It appears that we are in eReader season. After our last news post about the release of the new Apple iPad Mini. Along with the new version of iBooks and a few posts before that being about the delayed UK release of the Kindle Fire. The new family of Kobo readers and most crucially the US release of the Kindle Fire HD and Paperwhite. Well the flood keeps coming as Google announce new Nexus devices. Kindle brings the Fire HD and Paperwhite to our shores and FINALLY the UK learns the name Barnes & Noble with them finally launching their Nook range here, after years of healthy competition with Amazon stateside.

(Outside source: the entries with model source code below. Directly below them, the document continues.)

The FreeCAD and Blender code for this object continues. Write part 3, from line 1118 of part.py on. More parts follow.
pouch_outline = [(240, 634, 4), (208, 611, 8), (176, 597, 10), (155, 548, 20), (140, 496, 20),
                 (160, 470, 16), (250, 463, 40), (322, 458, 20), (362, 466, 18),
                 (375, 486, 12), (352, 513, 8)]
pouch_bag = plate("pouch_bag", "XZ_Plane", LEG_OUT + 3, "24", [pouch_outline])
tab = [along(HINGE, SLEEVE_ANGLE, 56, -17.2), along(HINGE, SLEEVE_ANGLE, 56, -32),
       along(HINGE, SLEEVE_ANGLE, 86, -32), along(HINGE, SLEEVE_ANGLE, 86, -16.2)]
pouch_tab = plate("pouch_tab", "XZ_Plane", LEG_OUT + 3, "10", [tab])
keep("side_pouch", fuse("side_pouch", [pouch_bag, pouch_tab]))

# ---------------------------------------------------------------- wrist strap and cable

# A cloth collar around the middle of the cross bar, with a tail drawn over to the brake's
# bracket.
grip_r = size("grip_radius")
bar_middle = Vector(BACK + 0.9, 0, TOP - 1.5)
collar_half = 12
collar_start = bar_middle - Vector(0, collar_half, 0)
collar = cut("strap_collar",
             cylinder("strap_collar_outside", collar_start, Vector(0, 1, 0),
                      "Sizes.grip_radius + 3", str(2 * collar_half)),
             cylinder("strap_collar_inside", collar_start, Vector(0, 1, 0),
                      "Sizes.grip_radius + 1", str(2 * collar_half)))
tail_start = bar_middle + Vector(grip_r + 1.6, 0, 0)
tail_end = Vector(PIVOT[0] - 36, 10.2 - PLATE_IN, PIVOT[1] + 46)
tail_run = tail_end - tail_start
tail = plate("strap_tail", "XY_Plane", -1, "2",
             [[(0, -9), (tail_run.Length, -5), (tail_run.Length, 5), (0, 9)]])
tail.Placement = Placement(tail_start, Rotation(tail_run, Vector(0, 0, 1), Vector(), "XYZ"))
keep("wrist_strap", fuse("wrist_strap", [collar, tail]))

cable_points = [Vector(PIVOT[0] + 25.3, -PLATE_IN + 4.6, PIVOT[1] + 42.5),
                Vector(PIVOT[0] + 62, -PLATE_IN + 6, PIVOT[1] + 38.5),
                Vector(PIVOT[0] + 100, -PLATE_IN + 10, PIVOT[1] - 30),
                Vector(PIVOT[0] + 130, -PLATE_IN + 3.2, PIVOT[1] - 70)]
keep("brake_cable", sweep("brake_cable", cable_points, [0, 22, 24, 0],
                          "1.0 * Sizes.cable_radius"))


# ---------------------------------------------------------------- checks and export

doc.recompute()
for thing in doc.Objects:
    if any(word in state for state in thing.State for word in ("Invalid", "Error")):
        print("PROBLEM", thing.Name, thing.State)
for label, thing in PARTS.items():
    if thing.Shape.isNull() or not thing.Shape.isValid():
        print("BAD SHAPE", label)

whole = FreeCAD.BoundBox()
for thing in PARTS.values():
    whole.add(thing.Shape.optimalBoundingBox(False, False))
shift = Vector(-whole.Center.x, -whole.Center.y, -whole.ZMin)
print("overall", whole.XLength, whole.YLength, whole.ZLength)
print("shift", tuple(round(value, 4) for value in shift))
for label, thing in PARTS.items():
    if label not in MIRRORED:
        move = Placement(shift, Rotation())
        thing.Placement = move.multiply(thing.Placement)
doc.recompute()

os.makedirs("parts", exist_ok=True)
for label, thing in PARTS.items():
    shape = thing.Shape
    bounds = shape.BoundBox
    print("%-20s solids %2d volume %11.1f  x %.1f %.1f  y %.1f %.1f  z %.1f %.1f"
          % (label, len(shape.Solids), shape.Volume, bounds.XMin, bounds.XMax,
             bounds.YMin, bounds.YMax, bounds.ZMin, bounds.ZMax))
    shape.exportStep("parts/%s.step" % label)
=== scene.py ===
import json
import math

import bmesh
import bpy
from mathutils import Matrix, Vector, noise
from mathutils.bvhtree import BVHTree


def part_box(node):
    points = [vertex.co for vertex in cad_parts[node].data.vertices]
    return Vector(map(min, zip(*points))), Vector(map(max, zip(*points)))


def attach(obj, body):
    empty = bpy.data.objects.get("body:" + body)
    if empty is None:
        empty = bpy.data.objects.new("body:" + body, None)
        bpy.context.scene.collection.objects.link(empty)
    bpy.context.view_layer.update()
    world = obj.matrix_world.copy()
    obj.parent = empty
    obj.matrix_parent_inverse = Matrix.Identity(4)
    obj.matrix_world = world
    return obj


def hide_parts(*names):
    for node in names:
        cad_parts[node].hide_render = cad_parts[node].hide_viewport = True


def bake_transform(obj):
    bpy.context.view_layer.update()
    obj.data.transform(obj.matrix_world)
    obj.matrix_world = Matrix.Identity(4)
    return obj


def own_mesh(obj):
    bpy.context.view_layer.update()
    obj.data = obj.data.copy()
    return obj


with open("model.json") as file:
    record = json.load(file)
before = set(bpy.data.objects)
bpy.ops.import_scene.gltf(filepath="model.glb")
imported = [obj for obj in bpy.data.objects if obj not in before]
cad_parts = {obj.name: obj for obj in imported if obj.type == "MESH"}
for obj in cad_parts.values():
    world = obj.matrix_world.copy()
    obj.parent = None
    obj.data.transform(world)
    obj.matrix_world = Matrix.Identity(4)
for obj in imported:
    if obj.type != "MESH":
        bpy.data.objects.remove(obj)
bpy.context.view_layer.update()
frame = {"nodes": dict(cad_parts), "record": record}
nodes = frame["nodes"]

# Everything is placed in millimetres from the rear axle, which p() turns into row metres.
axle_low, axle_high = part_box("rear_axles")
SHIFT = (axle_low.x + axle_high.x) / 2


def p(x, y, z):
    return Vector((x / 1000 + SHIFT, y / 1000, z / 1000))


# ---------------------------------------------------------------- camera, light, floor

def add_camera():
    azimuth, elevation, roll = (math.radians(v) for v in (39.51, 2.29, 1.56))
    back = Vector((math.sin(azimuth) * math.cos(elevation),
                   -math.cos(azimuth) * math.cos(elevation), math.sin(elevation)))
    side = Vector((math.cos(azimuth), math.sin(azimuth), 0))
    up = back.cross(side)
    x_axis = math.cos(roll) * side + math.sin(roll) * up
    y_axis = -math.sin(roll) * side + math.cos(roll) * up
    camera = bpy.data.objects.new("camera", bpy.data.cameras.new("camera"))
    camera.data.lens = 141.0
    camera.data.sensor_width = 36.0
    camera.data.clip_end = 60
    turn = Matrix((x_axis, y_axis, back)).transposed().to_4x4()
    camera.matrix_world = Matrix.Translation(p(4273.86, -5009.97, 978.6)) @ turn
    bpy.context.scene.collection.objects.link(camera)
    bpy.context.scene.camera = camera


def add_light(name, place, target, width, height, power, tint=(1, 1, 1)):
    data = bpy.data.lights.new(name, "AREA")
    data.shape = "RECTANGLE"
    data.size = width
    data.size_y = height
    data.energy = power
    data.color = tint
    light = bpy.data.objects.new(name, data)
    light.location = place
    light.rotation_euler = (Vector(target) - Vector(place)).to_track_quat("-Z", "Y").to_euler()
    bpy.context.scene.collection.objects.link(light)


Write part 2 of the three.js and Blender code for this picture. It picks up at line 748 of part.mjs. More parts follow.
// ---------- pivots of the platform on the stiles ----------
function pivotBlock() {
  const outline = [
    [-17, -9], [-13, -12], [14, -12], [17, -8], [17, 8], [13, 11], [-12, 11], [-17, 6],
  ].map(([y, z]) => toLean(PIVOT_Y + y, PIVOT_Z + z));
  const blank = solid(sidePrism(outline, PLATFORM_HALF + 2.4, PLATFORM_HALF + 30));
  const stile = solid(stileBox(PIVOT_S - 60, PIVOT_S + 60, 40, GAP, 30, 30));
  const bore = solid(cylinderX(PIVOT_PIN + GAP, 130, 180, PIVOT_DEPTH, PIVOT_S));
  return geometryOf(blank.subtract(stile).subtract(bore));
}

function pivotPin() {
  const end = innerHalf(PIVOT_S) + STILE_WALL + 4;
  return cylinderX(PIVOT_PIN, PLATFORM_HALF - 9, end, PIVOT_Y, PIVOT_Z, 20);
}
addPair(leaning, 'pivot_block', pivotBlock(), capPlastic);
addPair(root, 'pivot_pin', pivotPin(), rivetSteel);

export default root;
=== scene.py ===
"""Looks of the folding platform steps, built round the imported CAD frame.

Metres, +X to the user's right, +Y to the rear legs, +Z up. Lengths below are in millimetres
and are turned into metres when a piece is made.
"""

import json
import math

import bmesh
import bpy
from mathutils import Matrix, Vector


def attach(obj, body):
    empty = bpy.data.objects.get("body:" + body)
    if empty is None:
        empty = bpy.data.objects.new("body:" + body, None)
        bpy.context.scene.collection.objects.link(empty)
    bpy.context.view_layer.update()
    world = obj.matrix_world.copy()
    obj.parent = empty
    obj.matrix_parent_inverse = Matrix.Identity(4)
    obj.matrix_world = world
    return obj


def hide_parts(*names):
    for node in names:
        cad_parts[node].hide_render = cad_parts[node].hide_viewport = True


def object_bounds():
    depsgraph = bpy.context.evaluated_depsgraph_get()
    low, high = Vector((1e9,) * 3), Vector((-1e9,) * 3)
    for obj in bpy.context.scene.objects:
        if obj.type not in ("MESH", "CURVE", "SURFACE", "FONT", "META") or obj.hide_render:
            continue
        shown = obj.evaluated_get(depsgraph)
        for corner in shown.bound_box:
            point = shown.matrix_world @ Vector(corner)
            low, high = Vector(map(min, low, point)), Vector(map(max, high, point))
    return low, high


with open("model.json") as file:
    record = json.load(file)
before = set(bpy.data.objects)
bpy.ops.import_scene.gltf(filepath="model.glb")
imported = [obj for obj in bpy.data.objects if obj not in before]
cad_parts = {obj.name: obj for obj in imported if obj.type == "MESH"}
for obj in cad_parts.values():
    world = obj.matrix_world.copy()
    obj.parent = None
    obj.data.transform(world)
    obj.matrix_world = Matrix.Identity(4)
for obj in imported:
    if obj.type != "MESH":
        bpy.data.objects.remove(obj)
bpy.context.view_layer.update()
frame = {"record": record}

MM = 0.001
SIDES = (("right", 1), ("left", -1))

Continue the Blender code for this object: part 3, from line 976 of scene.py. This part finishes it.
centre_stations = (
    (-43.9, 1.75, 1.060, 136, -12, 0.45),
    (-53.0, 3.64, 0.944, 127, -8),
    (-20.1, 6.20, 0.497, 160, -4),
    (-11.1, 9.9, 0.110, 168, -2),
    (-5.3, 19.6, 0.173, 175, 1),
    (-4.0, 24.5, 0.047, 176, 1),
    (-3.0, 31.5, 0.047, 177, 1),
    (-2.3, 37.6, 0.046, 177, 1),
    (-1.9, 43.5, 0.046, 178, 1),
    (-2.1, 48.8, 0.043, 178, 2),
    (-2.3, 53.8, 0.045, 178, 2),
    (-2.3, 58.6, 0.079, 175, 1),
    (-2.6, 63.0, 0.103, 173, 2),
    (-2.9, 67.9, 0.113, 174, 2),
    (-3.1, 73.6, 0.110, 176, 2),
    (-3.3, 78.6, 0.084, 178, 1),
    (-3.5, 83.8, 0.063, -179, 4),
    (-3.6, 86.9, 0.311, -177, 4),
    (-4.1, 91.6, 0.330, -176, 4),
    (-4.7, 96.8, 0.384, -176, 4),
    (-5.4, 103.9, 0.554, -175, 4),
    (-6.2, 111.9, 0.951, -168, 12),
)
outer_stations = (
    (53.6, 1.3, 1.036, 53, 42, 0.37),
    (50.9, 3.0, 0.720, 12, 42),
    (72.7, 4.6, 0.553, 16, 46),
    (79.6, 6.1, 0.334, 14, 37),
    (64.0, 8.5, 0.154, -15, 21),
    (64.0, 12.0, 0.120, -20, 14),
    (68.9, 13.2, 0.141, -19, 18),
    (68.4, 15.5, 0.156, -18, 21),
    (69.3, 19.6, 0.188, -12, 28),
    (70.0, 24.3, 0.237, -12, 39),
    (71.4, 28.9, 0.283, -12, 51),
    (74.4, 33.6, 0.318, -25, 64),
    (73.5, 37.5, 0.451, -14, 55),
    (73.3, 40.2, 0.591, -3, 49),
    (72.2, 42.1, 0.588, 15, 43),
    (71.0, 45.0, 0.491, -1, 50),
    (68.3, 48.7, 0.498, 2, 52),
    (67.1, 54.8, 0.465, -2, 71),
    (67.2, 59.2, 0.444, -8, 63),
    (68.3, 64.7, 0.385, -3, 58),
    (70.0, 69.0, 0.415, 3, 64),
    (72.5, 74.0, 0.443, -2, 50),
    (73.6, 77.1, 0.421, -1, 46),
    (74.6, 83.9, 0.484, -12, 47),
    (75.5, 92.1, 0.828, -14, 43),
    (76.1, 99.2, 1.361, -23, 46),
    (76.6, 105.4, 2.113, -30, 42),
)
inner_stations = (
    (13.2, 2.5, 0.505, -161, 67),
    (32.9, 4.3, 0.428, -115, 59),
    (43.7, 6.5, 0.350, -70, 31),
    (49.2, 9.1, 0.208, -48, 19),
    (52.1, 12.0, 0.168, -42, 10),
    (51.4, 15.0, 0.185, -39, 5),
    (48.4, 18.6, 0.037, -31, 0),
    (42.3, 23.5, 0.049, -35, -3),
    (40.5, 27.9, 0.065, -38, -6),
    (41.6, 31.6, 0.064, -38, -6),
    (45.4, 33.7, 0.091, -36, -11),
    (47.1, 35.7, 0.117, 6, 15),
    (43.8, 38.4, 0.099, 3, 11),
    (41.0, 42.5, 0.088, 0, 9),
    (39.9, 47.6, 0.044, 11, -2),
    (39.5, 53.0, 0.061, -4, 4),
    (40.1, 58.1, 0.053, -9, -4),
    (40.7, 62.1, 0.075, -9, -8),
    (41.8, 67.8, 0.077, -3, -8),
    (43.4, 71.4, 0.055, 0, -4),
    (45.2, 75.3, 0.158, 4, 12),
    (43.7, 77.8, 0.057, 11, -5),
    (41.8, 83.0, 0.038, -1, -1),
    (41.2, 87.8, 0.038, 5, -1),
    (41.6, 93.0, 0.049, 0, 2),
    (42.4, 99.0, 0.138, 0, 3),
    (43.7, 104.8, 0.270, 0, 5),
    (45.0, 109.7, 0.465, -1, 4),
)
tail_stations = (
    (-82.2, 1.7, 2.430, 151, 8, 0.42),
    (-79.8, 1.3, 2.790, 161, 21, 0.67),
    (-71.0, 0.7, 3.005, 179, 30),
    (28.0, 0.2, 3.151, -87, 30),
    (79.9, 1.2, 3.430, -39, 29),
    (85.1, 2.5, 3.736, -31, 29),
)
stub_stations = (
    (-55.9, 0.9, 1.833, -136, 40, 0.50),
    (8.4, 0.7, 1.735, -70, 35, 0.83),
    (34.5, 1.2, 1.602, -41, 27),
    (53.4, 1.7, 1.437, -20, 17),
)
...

So we are going to take a quick look at the new arrivals; firstly for those of you with a disposition to tablets, the Kindle Fire HD and the Nexus 10. The Kindle Fire HD is effectively an upgraded version of the previously released Fire that has fortunately not had its UK release delayed as long as its predecessor. Possibly because the standard Fire was effectively a year out of date tech-wise. The Fire HD has been pushed out soon after to keep up and the specs are impressive. It now boasts a super-sharp 1280×800 720p HD screen with 10-point multi-touch. Dual driver speakers with Dolby audio, dual-band, dual antenna Wi-Fi, a HDMI port, a HD front-facing camera and an upgraded internal storage of 16 or 32GB.
There is nothing radically different but it does bring it closer in-line with the more recent 7-inch tablets, while building on the ideas from the original. As it is only £30 more, the improvements seem very much worth the extra cost. The Nexus release on the other hand, is taking things larger; probably to compete with the full size iPad. Just as Apple go the other way to compete with 7-inch tabs like the Nexus 7. To compete with the iPad, Google claims the Nexus 10 has the highest resolution screen of its kind at 2560×1600 and 300ppi, it also has very similar cameras to the new iPad with 5/1.9 megapixel back/front cameras shooting 1080p/720p HD video.
It will run the latest version of Android, which is called Jelly Bean. It’s powered by a dual core processor similar to that in the iPhone 5. It also has a whopping 2GB of RAM. As it is not released until November 13th, we will have to wait and see whether this really does compete in real terms with the iPad. But, on paper it certainly has a shot. Partly as an afterthought, because they are not really up there spec-wise. Barnes and Noble are bringing the Nook HD and HD+ to the UK in November as well. However the only thing these will probably have over Apple or Google is the inclusion of a microSD card slot.
And now for those of you who like you eReaders to be simple, we will look at the competitors to the previously discussed Kobo Glo, the Kindle Paperwhite and the B&N Nook Simple Touch with GlowLight. Obviously as they are just simple eReaders there are much fewer specs to compare. So, this one will probably come down to personal preference.
The Nook was the first reader to combine a light with an E-ink screen. But some have said that the Paperwhite has done it much better with a much more even light distribution. They both have a 6 inch screen that does not suffer from glare. They also have huge battery lives like their previous none-lit models. Internal storage is 2GB for both with Kindle and the ever so slightly smaller Nook. It’s also slightly lighter and they both cost £109 for Wi-Fi versions. However, with B&N also releasing their standard Nook Simple Touch in the UK, which is very similar to the standard Kindle but for £10 more, and Amazon offering a Paperwhite with free 3G connectivity, Kindle may reign supreme over the Nooks, especially as Amazon is a much more familiar brand this side of the Atlantic.